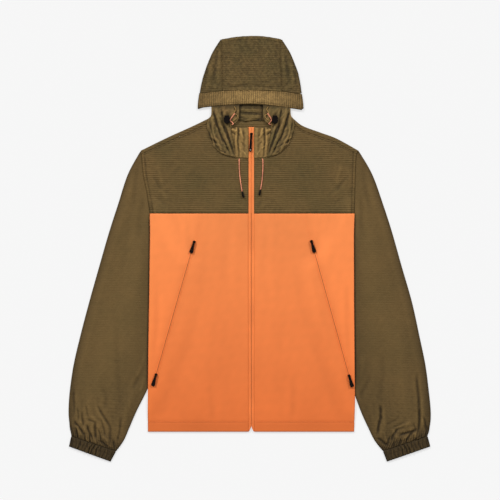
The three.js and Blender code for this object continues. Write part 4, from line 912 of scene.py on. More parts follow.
def armhole_front(side, steps=46):
    """The armhole's seam from the shoulder down to the yoke's level."""
    return run(ARMHOLE[:5], steps, side)


def armhole_under(side, steps):
    """The armhole's seam from the yoke's level to the underarm."""
    return run(ARMHOLE[4:], steps, side)


def shoulder_seam(side, steps):
    """The seam in front of the shoulder, where the strip of the back yoke ends."""
    table = [dict(row) for row in SHOULDER]
    for row in table:
        row["y"] -= SHOULDER_WRAP
    table[0], table[-1] = NECK_SIDE[0], ARMHOLE[0]
    return run(table, steps, side)


def make_front(side):
    """A lower front, turned under round the body's side."""
    sign = SIDES[side]
    y = np.concatenate([np.linspace(YOKE_SEAM - 0.1, 70, 8), np.linspace(66, -410, 118),
                        np.linspace(-413, HEM, 8)])
    centre = x_at(BODY_EDGE, side, y) - sign * TWO_LAYERS / 2
    u = np.linspace(0, 1, 62)
    u = (0.8 * u + 0.2 * (0.5 - 0.5 * np.cos(np.pi * u)))[:, None]
    start = zip_side(side)
    top = np.dstack([start + u * (centre[None] - start), np.broadcast_to(y, (len(u), len(y)))])
    w = np.linspace(0, 1, 20)[:, None]
    low = np.dstack([centre[None] + w * (under_edge(side, y)[None] - centre[None]),
                     np.broadcast_to(y, (len(w), len(y)))])
    dip = seam_dip(top, ["left"], 0.05, 1.6, 0.05, 11, 8) + seam_dip(top, ["bottom"], 0.4, 1.6, 0.18, 10, 9)
    away = from_edges(top)["top"]
    dip += 0.3 * smooth(-away, -HEM_TURN, 2 - HEM_TURN) - 0.7 * np.exp(-((away - HEM_TURN) / 1.3) ** 2)
    x0, y0, x1, y1 = POCKET_ZIPS[side]
    pocket_x = x0 + (top[..., 1] - y0) / (y1 - y0) * (x1 - x0)
    beyond = smooth((top[..., 0] - pocket_x) * sign, -4, 26)
    # Painted light beyond the pocket line, faint painted shade between it and the zip, and painted shade on
    # the hem below its stitching
    tone = 0.28 * beyond - 0.05 * (1 - beyond) * smooth(-top[..., 1], -20, 120)
    tone -= 0.55 * smooth(-away, -HEM_TURN, 1.5 - HEM_TURN)
    low_at = partial(lift_over_sleeve, side, reach=LOWER_REACH)
    pair = folded_panel(top, low, partial(front_top, side), low_at, dip, tone, painted_rim_shade=-1.2)
    finish_cloth(f"front_panel_{side}", pair, f"front_{side}", finish_of("orange"))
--
Only the lines from the beginning of the material above through the line with "return run(table, steps, side)" are wanted; extract them exactly.

ANSWER FOR THIS EXERCISE
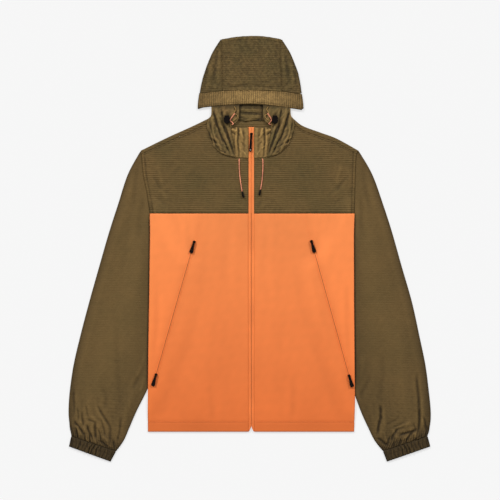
The three.js and Blender code for this object continues. Write part 4, from line 912 of scene.py on. More parts follow.
def armhole_front(side, steps=46):
    """The armhole's seam from the shoulder down to the yoke's level."""
    return run(ARMHOLE[:5], steps, side)


def armhole_under(side, steps):
    """The armhole's seam from the yoke's level to the underarm."""
    return run(ARMHOLE[4:], steps, side)


def shoulder_seam(side, steps):
    """The seam in front of the shoulder, where the strip of the back yoke ends."""
    table = [dict(row) for row in SHOULDER]
    for row in table:
        row["y"] -= SHOULDER_WRAP
    table[0], table[-1] = NECK_SIDE[0], ARMHOLE[0]
    return run(table, steps, side)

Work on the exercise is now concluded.